Already there are unsettling omens. Under the security agreement signed by the Bush administration last year, American troops ceased to lead patrols in Baghdad as of June 30. The Maliki government implied they were leaving the cities altogether (which wasn't quite true) and declared the date "National Sovereignty Day." Thousands poured into the streets to celebrate the end, or at least the beginning of the end, of American occupation.
When it turned out there were quite a few U.S. soldiers still around, the public was not pleased, and neither, it appears, were some Iraqi military officers. Col. Ali Fadhil, a brigade commander in Baghdad, told the Associated Press earlier this week that American soldiers could no longer patrol on their own and had to ask permission of the Iraqis, and that was just the way things would have to be from now on. "The American soldiers are in prisonlike bases," he said, none too delicately, "as if they are under house arrest."
Asked to respond, Defense Secretary Robert Gates told a press conference: "It is perhaps a measure of our success in Iraq that politics have come to the country." But the American commander in Baghdad, Maj. Gen. Daniel P. Bolger, was not so diplomatic in an e-mail leaked to The Washington Post. "Maybe something was 'lost in translation,' " he said, referring to the text of the security agreement. "We are not going to hide our support role in the city. I'm sorry, the Iraqi politicians lied/dissembled/spun, but we are not invisible, nor should we be." As he saw it, "our [Iraqi] partners burn our fuel, drive roads cleared by our engineers, live in bases built with our money, operate vehicles fixed with our parts, eat food paid for by our contracts, watch our [surveillance] video feeds, serve citizens with our [funds], and benefit from our air cover."

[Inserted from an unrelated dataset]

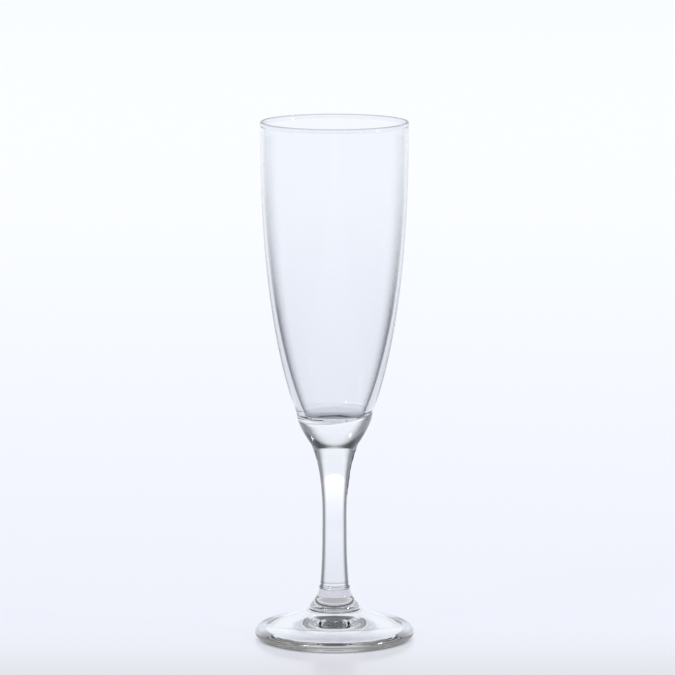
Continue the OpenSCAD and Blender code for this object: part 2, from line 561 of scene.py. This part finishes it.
shank = stem_outside()
collar = stem_collar()
weld_ring = collar[-1][0]
stem_end = np.c_[np.linspace(weld_ring, 0.3, 10)[1:], np.full(9, FOOT_H)]
stem = build(
    "stem_pressed",
    cap_mid,
    [
        (cap, WELD),
        (shank, OUTSIDE),
        (after(shank, level(collar)), OUTSIDE),
        (after(level(collar), level(stem_end)), WELD),
    ],
    FOOT_H,
    [stem_glass, joined],
)


# ---------------------------------------------------------------- foot
def ring_groove(profile, r, depth=0.14, half=0.3):
    """Presses a fine ring into a profile where it passes radius r."""
    off = (profile[:, 0] - r) / half
    dent = depth * np.exp(-(off**2)) * 0.7
    return profile - np.c_[dent, dent]


def foot_outside():
    """Neck, disc, rounded edge and seat ring, from the weld round to the hollow."""
    to_flare = ((5.6, 17.8), (6.6, 14.6), (8.6, 11.6), (FLARE_R, FLARE_Z))
    to_edge = (
        (FLARE_R, FLARE_Z),
        (FLARE_R + 2.0, FLARE_Z - 1.7),
        (20.0, EDGE_T + 1.6),
        (EDGE_X, EDGE_T),
    )
    upper_round = (
        (EDGE_X, EDGE_T),
        (FOOT_R - 0.9, EDGE_T - 0.35),
        (FOOT_R, EDGE_T - 1.1),
        (FOOT_R, EDGE_MID),
    )
    lower_round = ((FOOT_R, EDGE_MID), (FOOT_R, 0.55), (FOOT_R - 0.9, 0.0), (SEAT_R, 0.0))
    points = np.vstack(
        [
            [(weld_ring, FOOT_H)],
            run(to_flare, n=60),
            run(to_edge, n=90)[1:],
            run(upper_round, n=22)[1:],
            run(lower_round, n=22)[1:],
            [(r, 0.0) for r in np.linspace(SEAT_R - 0.3, HOLLOW_R, 6)],
        ]
    )
    for r in NECK_RINGS:
        points = ring_groove(points, r)
    return points


def foot_hollow():
    r = HOLLOW_R * np.linspace(0.99, 0.02, 90)
    return np.c_[r, HOLLOW_H * (1 - (r / HOLLOW_R) ** HOLLOW_ROUND)]


foot_top = np.c_[np.linspace(0.3, weld_ring, 10), np.full(10, FOOT_H)]
skin = level(foot_outside())
foot = build(
    "foot_pressed",
    FOOT_H,
    [
        (level(foot_top), WELD),
        (skin, OUTSIDE),
        (after(skin, level(foot_hollow())), OUTSIDE),
    ],
    HOLLOW_H,
    [foot_glass, joined],
)

for piece, node in ((bowl, "bowl"), (stem, "stem"), (foot, "foot")):
    face_out(piece)
    sharp_between_slots(piece)
    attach(piece, "root")
    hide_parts(node)

# ---------------------------------------------------------------- table
# Painted light of the glowing table by distance in metres behind the flute, brightest close to it
TABLE_PAINTED_LIGHT = (
    (-0.06, (0.66, 0.66, 0.7)),
    (-0.01, (0.76, 0.78, 0.86)),
    (1.2, (0.72, 0.73, 0.76)),
    (5.0, (0.42, 0.44, 0.46)),
    (9.0, (0.27, 0.28, 0.29)),
)
TABLE_R = 9.0
# Levels of painted light off the painted bright strip behind the flute: behind it, and beside or in front
# of it
BEHIND_LEVEL = 0.75
BESIDE_LEVEL = 0.8
# Half width of the strip in metres, and how fast it and its soft edge widen with distance
STRIP_HALF = 0.128
STRIP_SPREAD = 0.1
STRIP_FAR_SPREAD = 0.7
STRIP_SOFT = 0.08
STRIP_SOFT_SPREAD = 0.3
# Contact shade under the edge of the foot: its strength and the radii where it rises and fades
CONTACT = 0.85
CONTACT_RISE = (0.0235, 0.0255)
CONTACT_FADE = (0.0275, 0.0305)


def side_level(t, x, y):
    """Brightness off the strip, from the direction of a place as seen from the flute: painted light on the
    table, and the surround's own light in the world.
    """
    ratio = maths(t, "DIVIDE", y, maths(t, "ABSOLUTE", x))
    return map_range(t, ratio, (0.12, 0.45), (BESIDE_LEVEL, BEHIND_LEVEL))


def table_painted_light(t, y):
    """Painted light of the table by distance, as the colour of its glow."""
    near, far = TABLE_PAINTED_LIGHT[0][0], TABLE_PAINTED_LIGHT[-1][0]
    ramp = t.nodes.new("ShaderNodeValToRGB")
    stops = ramp.color_ramp.elements
    stops[1].position = 1.0
    for i, (distance, tone) in enumerate(TABLE_PAINTED_LIGHT):
        inside = 0 < i < len(TABLE_PAINTED_LIGHT) - 1
        stop = stops.new((distance - near) / (far - near)) if inside else stops[-1 if i else 0]
        stop.color = (*tone, 1)
    t.links.new(map_range(t, y, (near, far), smooth=False), ramp.inputs[0])
    return ramp.outputs[0]


def strip_level(t, x, y):
    """Painted light: 1 on the bright strip behind the flute, and the side level beyond its soft edge."""
    back = maths(t, "MAXIMUM", y, 0.0)
    close = maths(t, "MULTIPLY_ADD", back, STRIP_SPREAD, STRIP_HALF)
    edge = maths(t, "MAXIMUM", close, maths(t, "MULTIPLY", back, STRIP_FAR_SPREAD))
    over = maths(t, "SUBTRACT", maths(t, "ABSOLUTE", x), edge)
    soft = maths(t, "MULTIPLY_ADD", back, STRIP_SOFT_SPREAD, STRIP_SOFT)
    return map_range(t, maths(t, "DIVIDE", over, soft), (0.0, 1.0), (1.0, side_level(t, x, y)))


def contact_level(t, x, y):
    """Painted contact shadow: darker in a ring under the edge of the foot, in front of it and behind it.
    """
    squares = maths(t, "ADD", maths(t, "POWER", x, 2.0), maths(t, "POWER", y, 2.0))
    out = maths(t, "SQRT", squares)
    rise = map_range(t, out, CONTACT_RISE)
    fade = map_range(t, out, CONTACT_FADE, (CONTACT, 0.0))
    sector = maths(t, "ABSOLUTE", maths(t, "DIVIDE", y, maths(t, "MAXIMUM", out, 0.001)))
    front = map_range(t, sector, (0.1, 0.5))
    shade = maths(t, "MULTIPLY", maths(t, "MULTIPLY", rise, fade), front)
    return maths(t, "SUBTRACT", 1.0, shade)


def table_material():
    m, t, s = nodes_of("table")
    x, y, _ = parts_of(t, t.nodes.new("ShaderNodeTexCoord").outputs["Object"])
    # The table glows: its painted light and shade (by distance, strip, sides and contact ring) is its
    # emission colour over a dark grey base colour.
    light = maths(t, "MULTIPLY", strip_level(t, x, y), contact_level(t, x, y))
    t.links.new(scaled(t, table_painted_light(t, y), light), s.inputs["Emission Color"])
    s.inputs["Emission Strength"].default_value = 0.8
    s.inputs["Base Color"].default_value = (0.16, 0.16, 0.17, 1)
    s.inputs["Roughness"].default_value = 0.16
    s.inputs["Specular IOR Level"].default_value = 0.15
    return m


def add_table(sides=96):
    mesh = bpy.data.meshes.new("table")
    turns = [2 * math.pi * i / sides for i in range(sides)]
    ring = [(TABLE_R * math.cos(a), TABLE_R * math.sin(a), 0.0) for a in turns]
    mesh.from_pydata(ring, [], [tuple(range(sides))])
    mesh.materials.append(table_material())
    table = bpy.data.objects.new("table", mesh)
    bpy.context.scene.collection.objects.link(table)


add_table()


# ---------------------------------------------------------------- light
def add_studio():
    """Pale surround: brightest behind the flute, at the side level elsewhere, and dim overhead."""
    world = bpy.data.worlds.new("studio")
    bpy.context.scene.world = world
    world.use_nodes = True
    t = world.node_tree
    t.nodes.clear()
    out = t.nodes.new("ShaderNodeOutputWorld")
    background = t.nodes.new("ShaderNodeBackground")
    t.links.new(background.outputs[0], out.inputs[0])
    x, y, z = parts_of(t, t.nodes.new("ShaderNodeTexCoord").outputs["Generated"])
    flat = t.nodes.new("ShaderNodeCombineXYZ")
    t.links.new(x, flat.inputs[0])
    t.links.new(y, flat.inputs[1])
    unit = t.nodes.new("ShaderNodeVectorMath")
    unit.operation = "NORMALIZE"
    t.links.new(flat.outputs[0], unit.inputs[0])
    across, along, _ = parts_of(t, unit.outputs[0])
    behind = map_range(t, along, (0.6, 0.82), (side_level(t, across, along), 1.0))
    overhead = map_range(t, z, (0.5, 0.66), (1.0, 0.17))
    paint = scaled(t, (0.91, 0.94, 1.0), maths(t, "MULTIPLY", behind, overhead))
    t.links.new(paint, background.inputs[0])


def soft_light(name, azimuth, elevation, size, power, distance=1.2):
    """Square light aimed at the middle of the flute. Azimuth 0 is in front of it, 90 to its right."""
    a, e = math.radians(azimuth), math.radians(elevation)
    way = Vector((math.sin(a) * math.cos(e), -math.cos(a) * math.cos(e), math.sin(e)))
    data = bpy.data.lights.new(name, "AREA")
    data.shape = "RECTANGLE"
    data.size = size
    data.size_y = size
    data.energy = power
    lamp = bpy.data.objects.new(name, data)
    lamp.location = Vector((0, 0, 0.08)) + way * distance
    lamp.rotation_euler = way.to_track_quat("Z", "Y").to_euler()
    lamp.visible_camera = False
    bpy.context.scene.collection.objects.link(lamp)


add_studio()
soft_light("key_left", azimuth=-48, elevation=35, size=0.14, power=1.8)
soft_light("key_right", azimuth=76, elevation=30, size=0.12, power=3)


# ---------------------------------------------------------------- camera
def add_camera():
    camera = bpy.data.cameras.new("camera")
    camera.sensor_width = 36.0
    camera.lens = 222.683
    camera.clip_start = 0.05
    camera.clip_end = 60
    eye = bpy.data.objects.new("camera", camera)
    eye.location = (0.0011, -1.5, 0.352)
    eye.rotation_euler = (math.pi / 2 - math.radians(9.128), 0, 0)
    bpy.context.scene.collection.objects.link(eye)
    bpy.context.scene.camera = eye


add_camera()

look = bpy.context.scene
look.view_settings.view_transform = "Standard"
look.view_settings.look = "None"
look.cycles.max_bounces = 32
look.cycles.transmission_bounces = 32
look.cycles.glossy_bounces = 12
look.cycles.transparent_max_bounces = 48
look.cycles.use_denoising = True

Indeed. One could almost lose sight of the fact it's the Iraqis' country. Except that the Iraqis don't.
At a press conference by video link on Tuesday, the same Maj. Gen. Dan "Sort-of-Rhymes-With-Soldier" Bolger turned on his all-American charm and used more temperate language. But it's doubtful he did much to ease Iraqi resentment of American arrogance, which runs deep and remains dangerous. The Sons of Iraq, those former insurgents who have decided for the moment to support the Maliki government and work with the Americans, "account for about a third of the fighting strength of the Iraqi forces that protect the people of Baghdad," said Bolger. They are, he said, "the local version of Neighborhood Watch."
In fact, the SOI, as the military calls them, are Sunni, tribal, fiercely proud, and remain a wild card in the very political and potentially very violent deck that's likely to be shuffled and reshuffled over the next two years. "Any Son of Iraq, by definition, is a former insurgent," Bolger said. "And just given human nature, if you've got about 40- to 50,000 of them, there's going to be a couple of them that are going to drift back the other way. And we have seen some of that."